Huh? If one believes that Bonds was clean through 2000 and since we have no failed tests for Bonds (barring any leaks to come), it wouldn't be unreasonable to decide he was an HoFer through 2000 already and, while you have your suspicions, you don't have enough evidence to not vote for him due to "cheating".
As to the marginal players -- they were of course welcome to take as many PEDs as they wanted pre-testing and nobody called them a cheater. Heck, even the ones who were caught later or got connected to investigations have generally been ignored unless they were big names. And even fairly big names (Paul Lo Duca and, after much opprobrium, even Giambi and Sheffield) are not being hounded about this.
And in the post-testing era, as long as they're not caught, everyone seems to assume they're clean.
Anyway, an HoF vote for Bonds under the above logic wouldn't be a slap in the face to Alex Sanchez but rather an acknowledgment that Bonds always was 100 times the player Sanchez was -- no matter how much Sanchez cheated. :-)
That explains a lot, Ted. That explains a lot.
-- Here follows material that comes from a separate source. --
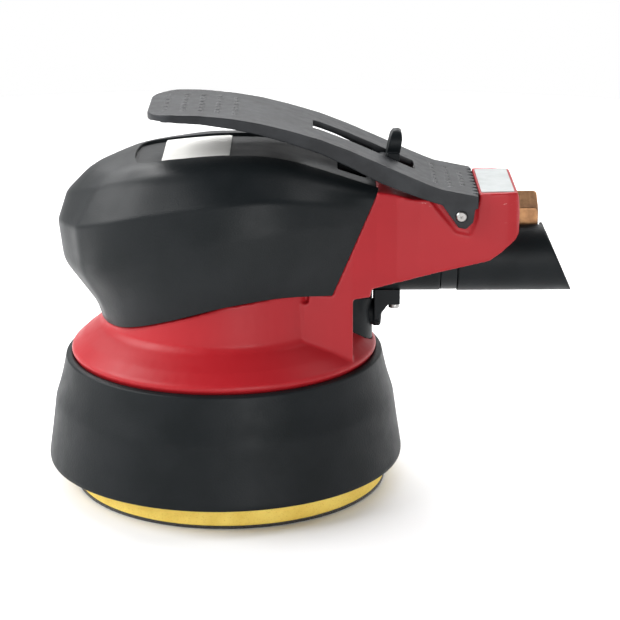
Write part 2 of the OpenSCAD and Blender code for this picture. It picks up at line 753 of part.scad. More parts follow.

I enjoyed Robinson as a play-by-play announcer when he was with the Giants. But having listened to him fill-in for various radio hosts on KNBR over the years and now reading his columns, it's clear that insightful analysis is not something that comes naturally to him--if at all. Nor is he an especially good storyteller.
We don't?
Jenkins is a tennis fan and one of the few sports columnists apart from Bud Collins to write about it with any frequency. Robinson's big national gig is as a tennis announcer for NBC's coverage of the French Open and Wimbledon. So they've spent a lot of time bonding over strawberries and champagne in the UK.
Plus Jenkins and Robinson are SF Bay Area neighbors.
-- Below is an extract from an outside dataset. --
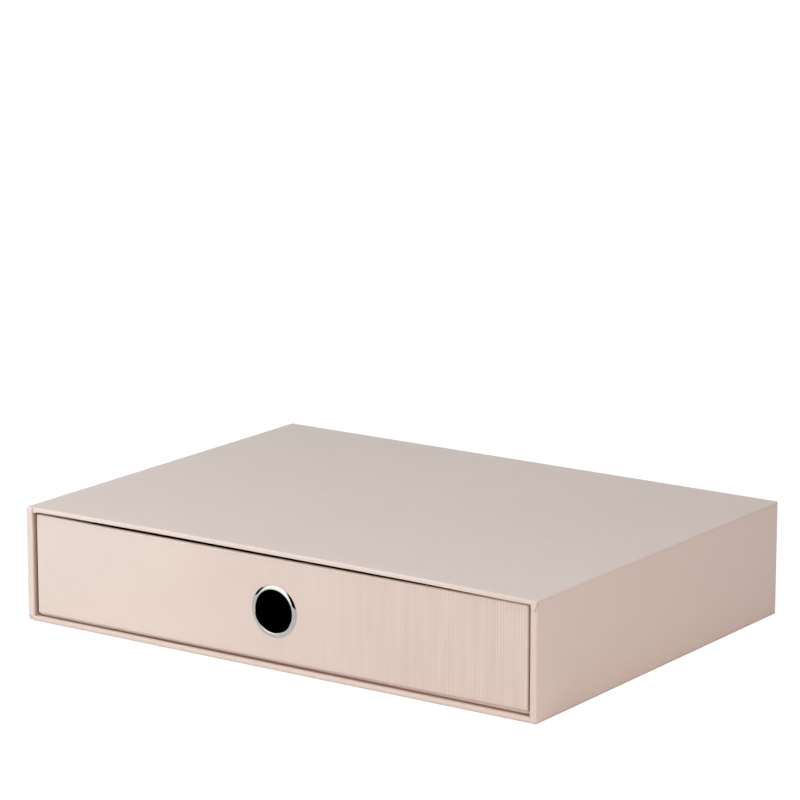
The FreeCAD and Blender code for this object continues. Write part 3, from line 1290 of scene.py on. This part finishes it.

Is that what we're calling such relationships these days? Good to know.
You mean they are next door neighbors, in some undisclosed Bay Area neighborhood? Or they both live in the Bay Area?
Note, the latter would not make them "neighbors". There are 7 million people living in the Bay Area.
Jenkins on tennis >>>>>>>>>>>>>>> Jenkins on baseball; it's almost as if Jenkins goes intentionally dense and old-school for the sake of old-school just to be an ass when it comes to baseball.
I said it wouldn't be unreasonable to decide that you didn't.